Block trading pushes DSE activities

The DSE equity market enjoyed an active trading week. Total turnover registered amounted to 3.926bn/- an increase of 113 per cent compared to the preceding week.
The hefty turnover figure was attributed to a number of pre-arranged block trades such as;
24th August: TCC 80,000 shares at 5,000/- per share; 25th August: TCC 45,000 shares at 5,000/- per share; 25th August: CRDB 2,800,000 shares at 400/- per share; 26th August: NMB 328,000 shares at 2,800/- per share; 26th August: Swissport 550,000 shares at 1,800/- per share.
Top trading counters this week were CRDB, Swiss and NMB dominating the overall market turnover figure by 31.63 percent, 25.36 percent and 24.65 percent respectively.
Price movement was recorded on six domestic traded equities this week. DSE appreciated the most, registering a 9 per cent upside closing the week at 2,180/- per share. TCCL/SIMBA registered a 6.58 per cent upside closing the week at TZS 1,620 per share; NICO continues its rally appreciating by 2.86 per cent closing at 360/- per share.
On the losers TPCC had a slight sell-off this week depreciating by 2.05 percent to close at 3,820/- per share, Swiss ended its bullish run loosing 3.06 per cent of its value closing the week at 1,900/- per share, lastly TOL lost 7.14 per cent seeing the trading week off at 650/-.
Total market capitalization went down by 1.56 per cent to
15.792tri/- and domestic market capitalization went down by 0.08 per cent closing at 10.285tri/-.
Key benchmark indices
Tanzania share index (TSI) closed at 3,890.9 points decreasing by 0.08 percent.
All Share Index (DSEI) decreased by 1.56 percent to close at 1,894.89 points.
Sector Indices
Industrial & Allied Index (IA) closed at 5,068.98 points, down by 0.19 per cent.
Bank, Finance & Investment Index closed at 3,299.2 points, up by 0.19 per cent.

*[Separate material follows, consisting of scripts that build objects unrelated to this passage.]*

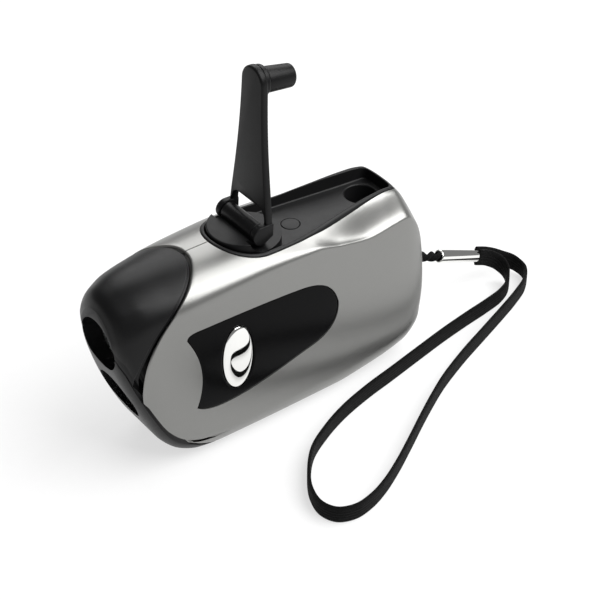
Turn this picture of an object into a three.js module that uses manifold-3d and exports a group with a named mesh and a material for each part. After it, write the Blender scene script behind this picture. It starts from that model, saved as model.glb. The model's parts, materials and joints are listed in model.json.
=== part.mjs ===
// Hand-cranked dynamo flashlight with two lamps, a folding crank on top and a wrist strap.
// Millimetres. X is the width, -Y is the lamp end, +Z is up, and the origin is under the body's centre.
import * as THREE from 'three';
import { mergeVertices } from 'three/addons/utils/BufferGeometryUtils.js';
import Module from 'manifold-3d';

const wasm = await Module();
wasm.setup();

// Body
const LENGTH = 111;
const WIDTH = 35;
const HEIGHT = 64;
const WALL = 2.1;
const GAP = 0.3;
const OVERRUN = 8;
const CORNER_REACH = 7;
const CORNER_RISE = 9;
const NOSE_Y = -LENGTH / 2;
const TAIL_Y = LENGTH / 2;

// Front edge of the silver cheeks, an ellipse seen from the side
const CHEEK_Y = -5.8;
const CHEEK_Z = 33;
const CHEEK_REACH = 43.7;
const CHEEK_RISE = 34.5;
const GROOVE_WIDTH = 1.8;
const GROOVE_RISE = 0.1;
const GROOVE_DEPTH = 1;
const SPIGOT_LENGTH = 4;
const SPIGOT_WALL = 1.2;

// Lamps
const LAMP_RADIUS = 8.4;
const LAMP_UPPER_Z = 45;
const LAMP_LOWER_Z = 24;
const LENS_THICKNESS = 1.2;
const LENS_LEDGE = 0.6;
const LAMP_WALL = 1.3;
const UPPER_RECESS = 6.5;
const LOWER_RECESS = 13;
const REFLECTOR_DEPTH = 10.5;
const REFLECTOR_WALL = 0.8;
const LED_RADIUS = 2.5;
const LED_LENGTH = 6;
const LED_FLANGE_RADIUS = 2.9;
const LED_FLANGE_THICKNESS = 1;
const LEG_SPACING = 2.54;
const LEG_THICKNESS = 0.5;
const LED_BOARD_WIDTH = 19;
const LED_BOARD_HEIGHT = 40;
const BOARD_THICKNESS = 1.2;

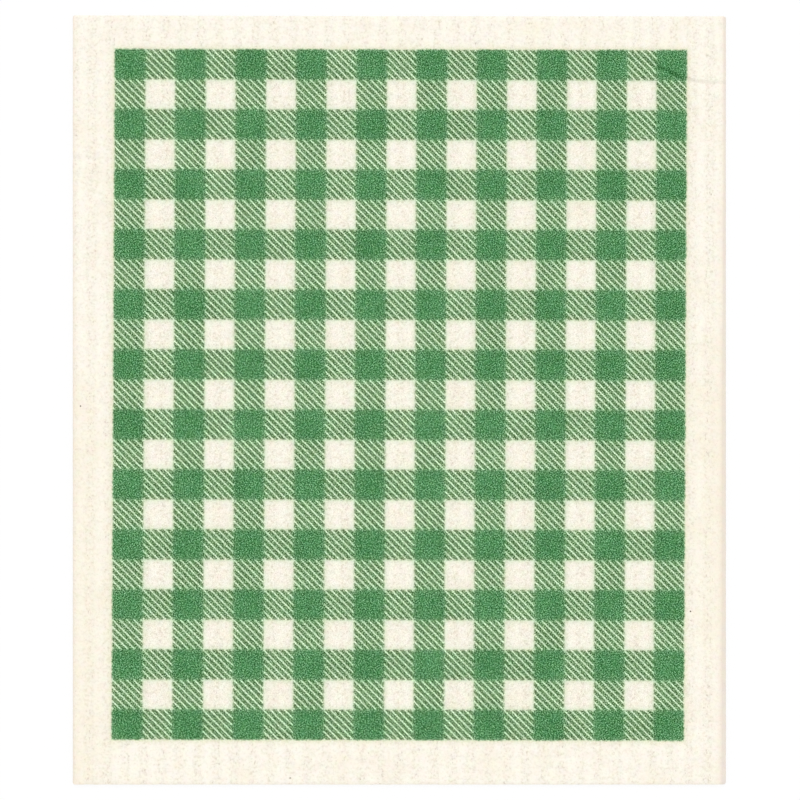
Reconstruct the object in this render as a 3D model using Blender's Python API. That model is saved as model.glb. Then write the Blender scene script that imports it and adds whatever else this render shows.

Commercial Services Index closed at 2,172.16 points, down by 0.12 per cent.
Market news
Inflation
The National Bureau of Statistics released Inflation numbers for July whereby, the Annual Headline Inflation Rate for the month of July, 2022 has increased to 4.5 per cent from 4.4 per cent recorded in June, 2022.
The increase of headline inflation explains that, the speed of price change for commodities for the 12 month period ending July, 2022 has increased compared to the speed recorded for the 12 month period ending June, 2022. The overall index went up from 104.32 recorded in July, 2021 to 109.05 in July, 2022.
Monetary tightening
The Monetary Policy Committee (MPC) held its 221st Meeting on 5th August 2022 to assess the conduct of monetary policy in May and June 2022 and economic performance. The MPC approved the Bank of Tanzania to reduce the speed of expanding liquidity in the remainder of 2022, in order to tame inflationary pressures from the demand side, while safeguarding the growth of the economy.
Key highlights
Debt market
On Wednesday 24th August 2022, the central bank offered 77.2bn/- for the 364-day Treasury bill while 37.3bn/- was offered for the 182-day maturity. It also offered 10bn/-and 5.0bn/- for 35-day and 91-day maturities respectively.
Yield of the 35-day fell by 62 basis points when compared to the last auction. Yield of the 182-day gained 148 basis points when compared to the last auction. Yield of the 364-day fell by 19 basis points in contrast to the last auction.
This drop in yields for the 35-day and 364-day Treasury bills informs us that the demand is high in the market investors are willing to pay a higher price for these particular short-term, relatively low-risk instruments.
The yield for the 182-day Treasury bill however has increased when compared to the last auction up to three months ago. This means that it has now become cheaper to invest in such instruments in the primary market, as the price has dropped.
Key highlights
Secondary market
The trading week ending August 26 was a short one, as Tuesday was a public holiday. Consequentially value of secondary market trades came in low.
The trading week was characterized by a sustained preference for long-term papers. Tenures traded were predominately on the long end such as the 15year, 20year and 25year.
Number of trades slightly increased from 40 trades recorded in the previous trading week to 42 trades in the trading week ending August 26.
However, value of bonds traded registered another weekly fall of 65 per cent from 33.8bn/- recorded in the previous week to 11.75bn/-.
Outlook
Amidst rising global and local inflation, investors are being pushed to seek better real returns to compensate for inflation risk, which has resulted to an exodus to the equity market. Overall the domestic equity market continues to form resilience from rising commodity prices.
Half year reports released by a number of listed companies show signs of growing profits with more cautious approach to costs. To reflect this growth the domestic index (TSI) has gained 9.14 per cent respectively year to date.
DSE, CRDB, Swiss, TOL, and NMB experienced the largest gains year to date dragging up activity and turnover at the bourse.
However, we expect moments of plateau growth primarily due to monetary tightening by the central bank.